Они меряют друг друга с интересом и пафосом профессиональных смотрителей трупов и вскоре начинают скучать от излишка разума. Потом (для отдыха) язвят по адресу вылезшего на авансцену молодого поколения, а также тех, кто старше, и вообще всех, кто бурлит и ликует до умопомрачения, смыкаясь с молодежью в призыве к конечным целям. («Как он отвратителен, этот новомодный шиллеровский воротник!» — «Тошно смотреть на эту голубоглазость!») Они холодны и не замахиваются далеко. Бывшие гитлеровские юнцы все свои утренники уже отпраздновали. Только бы не стать трагически-героически-жалостливыми. Их чувства преждевременно гаснут в дефинициях. Посентиментальничать в кино — это еще куда ни шло. Не признаваться в своих слабостях. Они хорошо устроились, даже проблемы старения — похоже на то — их не волнуют, этим заняты умы тридцатилетних: «Это у нас позади. Мы всегда были старыми!»
Что верно, то верно: рано обретенная дряхлость мешает нам, словно невинным младенцам, начать с нуля. Нехоженые пути нам и во сне не грезятся.
Поскольку мы в первую очередь не доверяем сами себе — таков даже Эмке, — у нас нет оснований другим доверять больше. Трюкачи, не устающие ловить себя на плутовстве. Мы неизлечимо трудолюбивы. Похоже, будто мы хотим компенсировать повышенной продуктивностью спад производительности у нескольких побитых войной поколений. (Возмещение потерь.) Каждый из нас когда-то что-то упустил, чего нельзя наверстать, и потому мы пускаем пузыри. Потому мы так нервны, слабы в коленках, волочимся и изменяем женам, однако никогда не теряем контроля над собой. Кто позволяет себе инфантильность (выпуская пары), того Эккель-старший, как историк кажущийся особенно взрослым, отрезвит каменным молчанием. Никогда, никогда больше, ни при каких обстоятельствах мы не имеем права — никакого права — быть инфантильными.
Дети, это мои друзья, если только сорокалетние еще достаточно слепы, чтобы считать себя друзьями. — Герману Отту, по прозвищу Скептик, было тридцать, когда летом тридцать пятого в Мюггенхале у огородной изгороди он подружился с немецким националистом, зеленщиком, лысым Исааком Лабаном, которому в то время, вероятно, было уже далеко за сорок: сразу же заспорили, каждый все знал лучше другого. Это была дружба, питающаяся противоречиями; посмотрим, как я разговорюсь у изгороди с Драуцбургом, Эрдманом Линде, Маршаном…

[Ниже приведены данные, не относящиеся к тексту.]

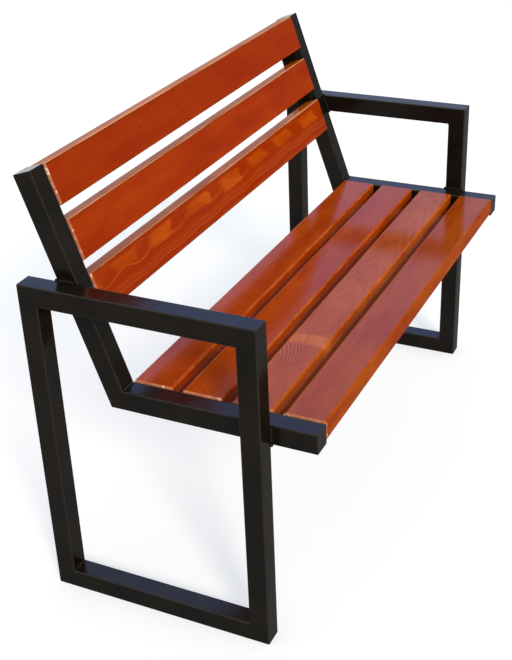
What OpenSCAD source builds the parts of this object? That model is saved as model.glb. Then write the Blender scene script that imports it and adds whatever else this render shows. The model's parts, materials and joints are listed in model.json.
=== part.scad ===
// Two-seat park bench: welded square-tube side frames that carry timber slats.
// Each side is a closed loop of four mitred tubes (legs, armrest and floor rail),
// with a seat bearer and a leaning back upright welded to its inner side.
// X runs along the bench, -Y is the front, +Z is up.
// The origin is on the ground, under the middle of the whole bench.

/* [Side loops] */
// Length of the bench over the outer faces of the two side loops
bench_length = 1210; // [1000:10:1600]
// Outer width of the square steel tube
tube = 40; // [34:1:50]
// Wall of the square steel tube
tube_wall = 2; // [1.5:0.5:3]
// Depth of each side loop from front to back
loop_depth = 466; // [440:2:540]
// Height of the armrest's top face above the ground
arm_height = 672; // [620:2:740]
// Radius to which the outer corners of the mitred tubes are ground
mitre_ease = 2; // [1:0.5:3]

/* [Seat and back frames] */
// Height of the seat bearer's top face above the ground
bearer_height = 467; // [420:1:500]
// How far the seat bearer reaches ahead of the front leg
front_overhang = 87; // [60:1:110]
// Length of the upright's rear face, from the knee to the top
upright_length = 457; // [420:1:520]
// Lean of the back upright from the vertical, in degrees
back_lean = 19; // [12:1:24]
// Thickness of the plates that close the open tube ends
cap_thickness = 3; // [2:0.5:5]

/* [Slats] */
// Thickness of every slat
slat_thickness = 38; // [32:1:45]
// Radius of the eased long edges of a slat
slat_radius = 5; // [2:0.5:8]
// Radius of the eased end corners of a slat
slat_end_radius = 2; // [1:0.5:4]
// Width of a seat slat
seat_slat_width = 80; // [70:1:90]
// Gap between two seat slats
seat_gap = 20; // [10:1:28]
// Width of a back slat
back_slat_width = 80; // [70:1:90]
// Gap between two back slats
back_gap = 25; // [15:1:35]
// Gap between a slat's end and the tube beside it
slat_end_clearance = 1; // [0.5:0.5:3]
// Gap between the rear seat slat and the plane of the uprights' front faces
knee_clearance = 1; // [0.5:0.5:10]

/* [Fixings] */
// Width of the flat steel strip that carries the slat ends
strip_width = 35; // [30:1:45]
// Thickness of the flat steel strip
strip_thickness = 5; // [4:0.5:6]
// Distance from the outer slats' edges to the ends of a strip
strip_margin = 10; // [5:1:15]
// Diameter of the coach screws
screw_diameter = 6; // [5:0.5:8]
// Length of a coach screw under its head
screw_length = 35; // [28:1:36]
// Length of a coach screw's pointed tip
screw_tip = 6; // [4:0.5:8]
// Diameter of the flat at the very point of a coach screw
screw_point = 1.5; // [1:0.5:3]
// Distance between the two screws at one slat end
screw_pitch = 36; // [30:1:48]
// Width of the hexagon head across its flats
head_across = 10; // [9:0.5:13]
// Height of the hexagon head
head_height = 4; // [3:0.5:5.5]
// Outer diameter of a washer
washer_diameter = 13; // [12:0.5:18]
// Thickness of a washer
washer_thickness = 1.6; // [1:0.1:2.5]
// Gap all round the screw in the steel strip and in the washer
screw_clearance = 0.5; // [0.3:0.1:1]
// Gap all round the screw in its pilot hole in the timber
pilot_clearance = 0.1; // [0.05:0.05:0.2]
// Depth of the pilot hole past the screw's point
pilot_spare = 2; // [1:0.5:3]

/* [Welds] */
// Radius of the weld beads where the loop meets the seat and back frame
joint_bead = 4; // [3.5:0.5:6]
// Gap between two beads that end at the same corner of a joint
bead_gap = 0.5; // [0.5:0.5:4]
// Radius of the stitch welds along the strips
stitch_bead = 3.5; // [2.5:0.5:4.5]
// Length of one stitch weld
stitch_length = 30; // [20:1:45]
// Number of stitch welds along one strip
stitch_count = 3; // [2:1:4]

/* [Hidden] */
$fn = 48;

left = -1;
right = 1;
seat_slats = 4;
back_slats = 3;
frame_colour = "#24201e";
timber_colour = "#a5410c";
zinc_colour = "#b9bcc0";

// Cold-formed square tube: the corner radii follow the wall
outer_radius = 1.5 * tube_wall;
inner_radius = outer_radius - tube_wall;

// How far a cutting shape passes the piece that it trims
over = 10;

// Places across the bench, from the middle to one side
loop_x = bench_length / 2 - tube / 2;
bearer_x = loop_x - tube;
joint_x = bench_length / 2 - tube;
inner_x = bench_length / 2 - 2 * tube;
screw_x = inner_x - strip_width / 2;
slat_length = 2 * (inner_x - slat_end_clearance);

// Heights of the seat
bearer_base = bearer_height - tube;
seat_base = bearer_base + strip_thickness;
seat_top = seat_base + slat_thickness;

// Seat and back, measured from the front face of the side loop
bearer_front = -front_overhang;
seat_depth = seat_slats * seat_slat_width + (seat_slats - 1) * seat_gap;
seat_rear = bearer_front + seat_depth;
knee_y = seat_rear + knee_clearance + tube / cos(back_lean)
    - (seat_top - bearer_base) * tan(back_lean);
mitre_slope = tan((90 - back_lean) / 2);
back_height = back_slats * back_slat_width + (back_slats - 1) * back_gap;

// The middle of the whole bench, front to back
bench_rear = max(loop_depth, knee_y + upright_length * sin(back_lean));
middle_y = (bearer_front + bench_rear) / 2;

// Where the upright's two faces pass a given height
function upright_rear(z) = knee_y + (z - bearer_base) * tan(back_lean);
function upright_front(z) = upright_rear(z) - tube / cos(back_lean);
function seat_slat_y(i) = bearer_front + i * (seat_slat_width + seat_gap);
function back_slat_s(i) = upright_length - back_slat_width - i * (back_slat_width + back_gap);

// Every piece of a side frame is drawn for the left side; the right one mirrors it
module on_side(side) {
    translate([0, -middle_y, 0])
        mirror([side == right ? 1 : 0, 0, 0]) children();
}

// Local frame of the back: z runs up the upright, its rear face is at y = 0
module on_upright() {
    translate([0, knee_y, bearer_base])
        rotate([-back_lean, 0, 0]) children();
}

// A shape drawn in the Y-Z plane and extruded across one side frame
module side_prism(points) {
    translate([-bench_length / 2 - over, 0, 0])
        rotate([90, 0, 90])
            linear_extrude(2 * tube + 2 * over) polygon(points);
}

// Rectangle with true round corners, centred on the origin
module rounded_rect(width, height, radius) {
    square([width - 2 * radius, height], center = true);
    square([width, height - 2 * radius], center = true);
    for (x = [-1, 1], y = [-1, 1])
        translate([x * (width / 2 - radius), y * (height / 2 - radius)])
            circle(r = radius);
}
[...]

Где я останавливаюсь на ночлег. Где нахожу корку хлеба на подушке. Безукоризненно чистый современный отель «Штайнсгартен» в Гисене. Меню с историческим орнаментом. У входа в отель металлическая вывеска: «Академия для организации». — Потом мне расхотелось смеяться.
Свертывающееся согласие.
Незачем опускать большой палец: достаточно ухмылки.
Все: едва наметившаяся улыбка,
удивление, смущение, испуг,
боль, вынуждающая застыть,
все — даже стыд свертывается.
Грош злорадства —
вот оплата забавы.
Или боязнь быть узнанным.
Или страх перед открытым лицом: ухмылка украшает.